Talks between the European Union and the United Kingdom to resolve the enduring problem of the trade status of Northern Ireland post-Brexit look to have made a breakthrough, after the two sides confirmed that they had reached an agreement on sharing trade data, which could offer a "new basis" for further discussions over the legislation known as the Northern Ireland Protocol.

Northern Ireland is politically part of the UK but geographically isolated, and shares the UK's only land border with an EU member state, the Republic of Ireland.

In a bid to avoid the reintroduction of a hard border between the two, which would revive memories and tensions associated with the decades of violent conflict known as the Troubles, since the Brexit agreement was reached in late 2020, Northern Ireland has been treated differently to the rest of the UK, remaining subject to many EU regulations.

This is politically unacceptable to many Brexit supporters, particularly in Northern Ireland, where communities and politics are largely divided between the unionists, whose political and cultural allegiance is to the UK, and the nationalists, who see themselves as Irish, the division which lay at the heart of the Troubles.

Northern Ireland's government has not functioned properly for almost two years after the Democratic Unionist Party withdrew from the power sharing executive in protest at the stipulations of the Protocol.

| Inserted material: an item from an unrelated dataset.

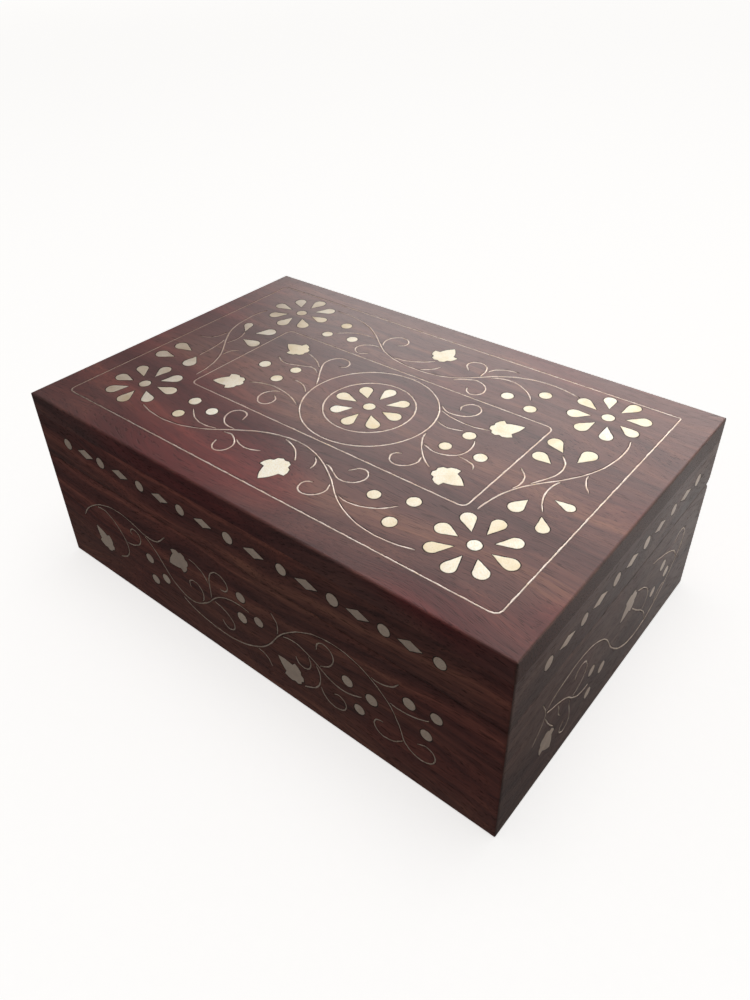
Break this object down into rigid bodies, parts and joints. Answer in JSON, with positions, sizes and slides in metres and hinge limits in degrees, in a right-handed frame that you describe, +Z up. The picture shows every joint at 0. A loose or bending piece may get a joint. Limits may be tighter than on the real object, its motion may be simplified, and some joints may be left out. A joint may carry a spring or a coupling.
{
  "type": "hinged wooden trinket box",
  "caption": "Rectangular hinged rosewood box with mitred walls, velvet lining, and flowers, vines and borders inlaid in brass wire and bone.",
  "frame": {"origin": "centre of the box's footprint on the surface it stands on", "axes": "+X to the right along the front, +Y to the hinged back, +Z up"},
  "size_m": [0.152, 0.1, 0.056],
  "materials": {
    "rosewood": "dark oiled and polished rosewood with fine open grain",
    "wire_brass": "fine brass strip set on edge and rubbed flush with the wood",
    "bone": "polished cream bone plates with fine grain and a dark glue line",
    "hinge_brass": "plain drawn brass, slightly dulled",
    "velvet": "short pile velvet glued to card"
  },
  "bodies": {
    "case": {"front_wall": "rosewood", "back_wall": "rosewood", "left_wall": "rosewood", "right_wall": "rosewood", "base_board": "rosewood", "base_lining": "velvet", "wall_lining": "velvet", "front_wall_vine": "wire_brass", "back_wall_vine": "wire_brass", "left_wall_vine": "wire_brass", "right_wall_vine": "wire_brass", "front_wall_leaves": "bone", "back_wall_leaves": "bone", "left_wall_leaves": "bone", "right_wall_leaves": "bone", "front_wall_berries": "bone", "back_wall_berries": "bone", "left_wall_berries": "bone", "right_wall_berries": "bone", "left_hinge_case_leaf": "hinge_brass", "left_hinge_pin": "hinge_brass", "right_hinge_case_leaf": "hinge_brass", "right_hinge_pin": "hinge_brass", "hinge_screws_case": "hinge_brass"},
    "lid": {"lid_top_panel": "rosewood", "lid_front_rim": "rosewood", "lid_back_rim": "rosewood", "lid_left_rim": "rosewood", "lid_right_rim": "rosewood", "lid_lining": "velvet", "outer_border_wire": "wire_brass", "inner_border_wire": "wire_brass", "medallion_outer_ring": "wire_brass", "medallion_inner_ring": "wire_brass", "medallion_flower": "bone", "flower_back_left": "bone", "flower_back_right": "bone", "flower_front_left": "bone", "flower_front_right": "bone", "lid_drop_petals": "bone", "lid_leaves": "bone", "lid_berries": "bone", "vine_front": "wire_brass", "vine_back": "wire_brass", "vine_left": "wire_brass", "vine_right": "wire_brass", "vine_medallion_left": "wire_brass", "vine_medallion_right": "wire_brass", "front_rim_lozenges": "bone", "back_rim_lozenges": "bone", "left_rim_lozenges": "bone", "right_rim_lozenges": "bone", "front_rim_dots": "bone", "back_rim_dots": "bone", "left_rim_dots": "bone", "right_rim_dots": "bone", "left_hinge_lid_leaf": "hinge_brass", "right_hinge_lid_leaf": "hinge_brass", "hinge_screws_lid": "hinge_brass"}
  },
  "joints": [
    {"name": "lid_hinge", "type": "hinge", "parent": "case", "child": "lid", "pos_m": [0, 0.04825, 0.0363], "axis": [-1, 0, 0], "range_deg": [0, 104]}
  ]
}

But following a meeting between the EU's chief negotiator Maros Sefcovic, Britain's Foreign Secretary James Cleverly and Northern Ireland Secretary Chris Heaton-Harris, a joint statement was issued offering hope of progress, with the EU being granted access to British data about goods going from the mainland to Northern Ireland, a move regarded as essential for securing a wider-ranging deal.

A joint statement said that the two sides recognized this development was "a critical prerequisite to building trust and providing assurance, and provided a new basis for EU-UK discussions", adding that they would "work rapidly to scope the potential for solutions in different areas on the basis of this renewed understanding", with a further meeting to take place next week.

The Guardian newspaper reported that Ireland's Foreign Minister Micheal Martin will meet Sefcovic next week to discuss the progress, in what it called "a sign of the intensification of talks".

The BBC's Brussels correspondent Jessica Parker observed that the statement was a sign of a more conciliatory tone of discussion from the government of Prime Minister Rishi Sunak than that of his predecessors.